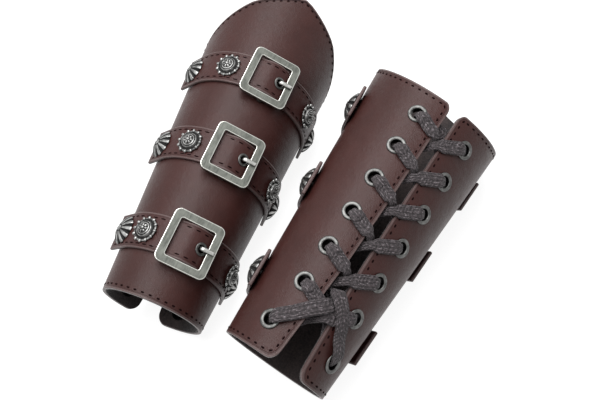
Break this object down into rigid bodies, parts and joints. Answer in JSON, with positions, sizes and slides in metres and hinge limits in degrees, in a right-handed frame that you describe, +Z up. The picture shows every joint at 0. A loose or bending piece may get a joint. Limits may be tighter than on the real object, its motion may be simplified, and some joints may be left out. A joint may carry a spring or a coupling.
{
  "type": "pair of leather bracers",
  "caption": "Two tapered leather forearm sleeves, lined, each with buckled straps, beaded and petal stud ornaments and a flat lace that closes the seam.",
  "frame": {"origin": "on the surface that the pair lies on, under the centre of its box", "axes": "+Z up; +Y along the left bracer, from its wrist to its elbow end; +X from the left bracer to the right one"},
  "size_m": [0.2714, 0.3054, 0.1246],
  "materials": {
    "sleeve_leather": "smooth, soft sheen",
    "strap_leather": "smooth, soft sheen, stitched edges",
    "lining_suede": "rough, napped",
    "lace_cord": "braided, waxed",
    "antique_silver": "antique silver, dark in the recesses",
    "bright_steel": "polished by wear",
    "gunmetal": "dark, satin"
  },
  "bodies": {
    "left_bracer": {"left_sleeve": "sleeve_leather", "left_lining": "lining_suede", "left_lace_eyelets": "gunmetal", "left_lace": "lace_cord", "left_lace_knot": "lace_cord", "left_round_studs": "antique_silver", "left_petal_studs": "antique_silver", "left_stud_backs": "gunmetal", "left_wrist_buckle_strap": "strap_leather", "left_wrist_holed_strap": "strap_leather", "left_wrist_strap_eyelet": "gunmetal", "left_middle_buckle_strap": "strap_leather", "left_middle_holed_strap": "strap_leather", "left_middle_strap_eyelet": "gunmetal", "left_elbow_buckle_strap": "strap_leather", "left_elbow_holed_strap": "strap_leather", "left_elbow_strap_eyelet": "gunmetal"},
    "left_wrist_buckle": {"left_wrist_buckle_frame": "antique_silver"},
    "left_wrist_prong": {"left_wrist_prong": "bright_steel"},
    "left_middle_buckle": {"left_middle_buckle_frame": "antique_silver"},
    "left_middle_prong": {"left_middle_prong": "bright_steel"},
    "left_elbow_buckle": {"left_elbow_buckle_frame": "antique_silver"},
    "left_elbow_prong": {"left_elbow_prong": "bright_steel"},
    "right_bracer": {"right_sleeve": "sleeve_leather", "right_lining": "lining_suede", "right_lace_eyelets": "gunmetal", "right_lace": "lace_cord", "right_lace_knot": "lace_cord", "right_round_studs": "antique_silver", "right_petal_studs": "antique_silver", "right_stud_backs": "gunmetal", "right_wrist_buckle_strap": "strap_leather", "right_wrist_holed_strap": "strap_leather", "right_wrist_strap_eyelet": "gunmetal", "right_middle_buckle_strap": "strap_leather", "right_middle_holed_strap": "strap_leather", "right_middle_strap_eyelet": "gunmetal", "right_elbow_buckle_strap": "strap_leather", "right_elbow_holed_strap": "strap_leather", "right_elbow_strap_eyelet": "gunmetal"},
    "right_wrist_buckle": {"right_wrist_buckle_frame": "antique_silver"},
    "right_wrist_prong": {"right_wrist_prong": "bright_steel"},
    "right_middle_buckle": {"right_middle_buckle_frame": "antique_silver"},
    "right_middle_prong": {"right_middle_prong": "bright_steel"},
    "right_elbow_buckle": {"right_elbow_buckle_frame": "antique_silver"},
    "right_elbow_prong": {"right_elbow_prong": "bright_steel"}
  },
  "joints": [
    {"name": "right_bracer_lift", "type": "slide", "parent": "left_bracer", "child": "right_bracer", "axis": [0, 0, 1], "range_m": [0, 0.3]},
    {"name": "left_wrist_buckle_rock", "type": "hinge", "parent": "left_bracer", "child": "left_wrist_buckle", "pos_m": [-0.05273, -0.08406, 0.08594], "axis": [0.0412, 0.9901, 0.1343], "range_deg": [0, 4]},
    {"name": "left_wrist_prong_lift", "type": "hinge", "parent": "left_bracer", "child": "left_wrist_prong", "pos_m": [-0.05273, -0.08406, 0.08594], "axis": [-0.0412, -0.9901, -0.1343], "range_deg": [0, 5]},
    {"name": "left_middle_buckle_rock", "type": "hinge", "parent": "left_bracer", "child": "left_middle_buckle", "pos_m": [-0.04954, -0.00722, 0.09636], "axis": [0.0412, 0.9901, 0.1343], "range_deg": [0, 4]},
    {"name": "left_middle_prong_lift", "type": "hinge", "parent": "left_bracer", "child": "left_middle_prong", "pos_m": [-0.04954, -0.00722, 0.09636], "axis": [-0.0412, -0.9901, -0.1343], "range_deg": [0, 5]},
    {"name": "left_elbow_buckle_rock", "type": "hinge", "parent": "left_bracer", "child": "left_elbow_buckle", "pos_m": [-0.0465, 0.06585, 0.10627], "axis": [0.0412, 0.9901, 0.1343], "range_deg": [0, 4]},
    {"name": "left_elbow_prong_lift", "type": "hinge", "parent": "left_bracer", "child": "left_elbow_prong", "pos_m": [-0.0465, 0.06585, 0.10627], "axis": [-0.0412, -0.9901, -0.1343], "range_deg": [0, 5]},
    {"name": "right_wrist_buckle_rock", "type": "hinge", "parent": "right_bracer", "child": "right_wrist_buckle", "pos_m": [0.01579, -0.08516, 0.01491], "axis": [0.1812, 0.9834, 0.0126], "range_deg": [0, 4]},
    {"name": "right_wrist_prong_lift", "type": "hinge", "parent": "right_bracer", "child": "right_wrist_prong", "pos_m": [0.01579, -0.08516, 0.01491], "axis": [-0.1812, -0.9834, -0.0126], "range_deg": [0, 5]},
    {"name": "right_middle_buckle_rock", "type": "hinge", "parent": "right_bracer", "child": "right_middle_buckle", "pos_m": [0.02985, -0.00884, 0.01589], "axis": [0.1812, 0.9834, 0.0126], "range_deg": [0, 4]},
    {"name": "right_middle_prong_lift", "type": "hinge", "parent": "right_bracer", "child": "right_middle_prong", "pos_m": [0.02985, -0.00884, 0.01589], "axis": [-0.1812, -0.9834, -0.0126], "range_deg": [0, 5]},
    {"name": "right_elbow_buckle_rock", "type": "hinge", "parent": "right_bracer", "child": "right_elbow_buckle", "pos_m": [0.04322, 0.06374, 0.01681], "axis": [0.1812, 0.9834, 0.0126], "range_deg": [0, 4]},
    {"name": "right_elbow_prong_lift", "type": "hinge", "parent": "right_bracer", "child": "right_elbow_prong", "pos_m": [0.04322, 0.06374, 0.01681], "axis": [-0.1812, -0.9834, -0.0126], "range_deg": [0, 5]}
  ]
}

+---+

Using the data above, reproduce every line exactly.

Result
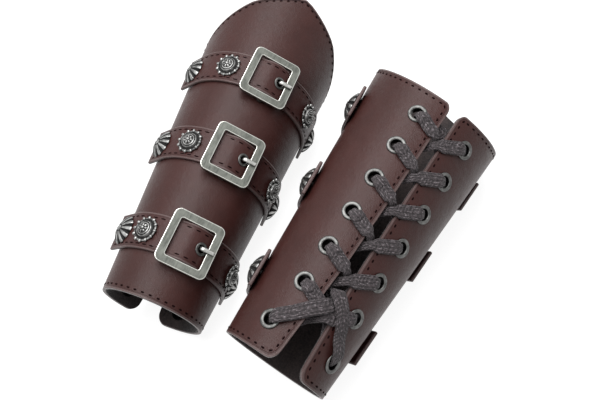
Break this object down into rigid bodies, parts and joints. Answer in JSON, with positions, sizes and slides in metres and hinge limits in degrees, in a right-handed frame that you describe, +Z up. The picture shows every joint at 0. A loose or bending piece may get a joint. Limits may be tighter than on the real object, its motion may be simplified, and some joints may be left out. A joint may carry a spring or a coupling.
{
  "type": "pair of leather bracers",
  "caption": "Two tapered leather forearm sleeves, lined, each with buckled straps, beaded and petal stud ornaments and a flat lace that closes the seam.",
  "frame": {"origin": "on the surface that the pair lies on, under the centre of its box", "axes": "+Z up; +Y along the left bracer, from its wrist to its elbow end; +X from the left bracer to the right one"},
  "size_m": [0.2714, 0.3054, 0.1246],
  "materials": {
    "sleeve_leather": "smooth, soft sheen",
    "strap_leather": "smooth, soft sheen, stitched edges",
    "lining_suede": "rough, napped",
    "lace_cord": "braided, waxed",
    "antique_silver": "antique silver, dark in the recesses",
    "bright_steel": "polished by wear",
    "gunmetal": "dark, satin"
  },
  "bodies": {
    "left_bracer": {"left_sleeve": "sleeve_leather", "left_lining": "lining_suede", "left_lace_eyelets": "gunmetal", "left_lace": "lace_cord", "left_lace_knot": "lace_cord", "left_round_studs": "antique_silver", "left_petal_studs": "antique_silver", "left_stud_backs": "gunmetal", "left_wrist_buckle_strap": "strap_leather", "left_wrist_holed_strap": "strap_leather", "left_wrist_strap_eyelet": "gunmetal", "left_middle_buckle_strap": "strap_leather", "left_middle_holed_strap": "strap_leather", "left_middle_strap_eyelet": "gunmetal", "left_elbow_buckle_strap": "strap_leather", "left_elbow_holed_strap": "strap_leather", "left_elbow_strap_eyelet": "gunmetal"},
    "left_wrist_buckle": {"left_wrist_buckle_frame": "antique_silver"},
    "left_wrist_prong": {"left_wrist_prong": "bright_steel"},
    "left_middle_buckle": {"left_middle_buckle_frame": "antique_silver"},
    "left_middle_prong": {"left_middle_prong": "bright_steel"},
    "left_elbow_buckle": {"left_elbow_buckle_frame": "antique_silver"},
    "left_elbow_prong": {"left_elbow_prong": "bright_steel"},
    "right_bracer": {"right_sleeve": "sleeve_leather", "right_lining": "lining_suede", "right_lace_eyelets": "gunmetal", "right_lace": "lace_cord", "right_lace_knot": "lace_cord", "right_round_studs": "antique_silver", "right_petal_studs": "antique_silver", "right_stud_backs": "gunmetal", "right_wrist_buckle_strap": "strap_leather", "right_wrist_holed_strap": "strap_leather", "right_wrist_strap_eyelet": "gunmetal", "right_middle_buckle_strap": "strap_leather", "right_middle_holed_strap": "strap_leather", "right_middle_strap_eyelet": "gunmetal", "right_elbow_buckle_strap": "strap_leather", "right_elbow_holed_strap": "strap_leather", "right_elbow_strap_eyelet": "gunmetal"},
    "right_wrist_buckle": {"right_wrist_buckle_frame": "antique_silver"},
    "right_wrist_prong": {"right_wrist_prong": "bright_steel"},
    "right_middle_buckle": {"right_middle_buckle_frame": "antique_silver"},
    "right_middle_prong": {"right_middle_prong": "bright_steel"},
    "right_elbow_buckle": {"right_elbow_buckle_frame": "antique_silver"},
    "right_elbow_prong": {"right_elbow_prong": "bright_steel"}
  },
  "joints": [
    {"name": "right_bracer_lift", "type": "slide", "parent": "left_bracer", "child": "right_bracer", "axis": [0, 0, 1], "range_m": [0, 0.3]},
    {"name": "left_wrist_buckle_rock", "type": "hinge", "parent": "left_bracer", "child": "left_wrist_buckle", "pos_m": [-0.05273, -0.08406, 0.08594], "axis": [0.0412, 0.9901, 0.1343], "range_deg": [0, 4]},
    {"name": "left_wrist_prong_lift", "type": "hinge", "parent": "left_bracer", "child": "left_wrist_prong", "pos_m": [-0.05273, -0.08406, 0.08594], "axis": [-0.0412, -0.9901, -0.1343], "range_deg": [0, 5]},
    {"name": "left_middle_buckle_rock", "type": "hinge", "parent": "left_bracer", "child": "left_middle_buckle", "pos_m": [-0.04954, -0.00722, 0.09636], "axis": [0.0412, 0.9901, 0.1343], "range_deg": [0, 4]},
    {"name": "left_middle_prong_lift", "type": "hinge", "parent": "left_bracer", "child": "left_middle_prong", "pos_m": [-0.04954, -0.00722, 0.09636], "axis": [-0.0412, -0.9901, -0.1343], "range_deg": [0, 5]},
    {"name": "left_elbow_buckle_rock", "type": "hinge", "parent": "left_bracer", "child": "left_elbow_buckle", "pos_m": [-0.0465, 0.06585, 0.10627], "axis": [0.0412, 0.9901, 0.1343], "range_deg": [0, 4]},
    {"name": "left_elbow_prong_lift", "type": "hinge", "parent": "left_bracer", "child": "left_elbow_prong", "pos_m": [-0.0465, 0.06585, 0.10627], "axis": [-0.0412, -0.9901, -0.1343], "range_deg": [0, 5]},
    {"name": "right_wrist_buckle_rock", "type": "hinge", "parent": "right_bracer", "child": "right_wrist_buckle", "pos_m": [0.01579, -0.08516, 0.01491], "axis": [0.1812, 0.9834, 0.0126], "range_deg": [0, 4]},
    {"name": "right_wrist_prong_lift", "type": "hinge", "parent": "right_bracer", "child": "right_wrist_prong", "pos_m": [0.01579, -0.08516, 0.01491], "axis": [-0.1812, -0.9834, -0.0126], "range_deg": [0, 5]},
    {"name": "right_middle_buckle_rock", "type": "hinge", "parent": "right_bracer", "child": "right_middle_buckle", "pos_m": [0.02985, -0.00884, 0.01589], "axis": [0.1812, 0.9834, 0.0126], "range_deg": [0, 4]},
    {"name": "right_middle_prong_lift", "type": "hinge", "parent": "right_bracer", "child": "right_middle_prong", "pos_m": [0.02985, -0.00884, 0.01589], "axis": [-0.1812, -0.9834, -0.0126], "range_deg": [0, 5]},
    {"name": "right_elbow_buckle_rock", "type": "hinge", "parent": "right_bracer", "child": "right_elbow_buckle", "pos_m": [0.04322, 0.06374, 0.01681], "axis": [0.1812, 0.9834, 0.0126], "range_deg": [0, 4]},
    {"name": "right_elbow_prong_lift", "type": "hinge", "parent": "right_bracer", "child": "right_elbow_prong", "pos_m": [0.04322, 0.06374, 0.01681], "axis": [-0.1812, -0.9834, -0.0126], "range_deg": [0, 5]}
  ]
}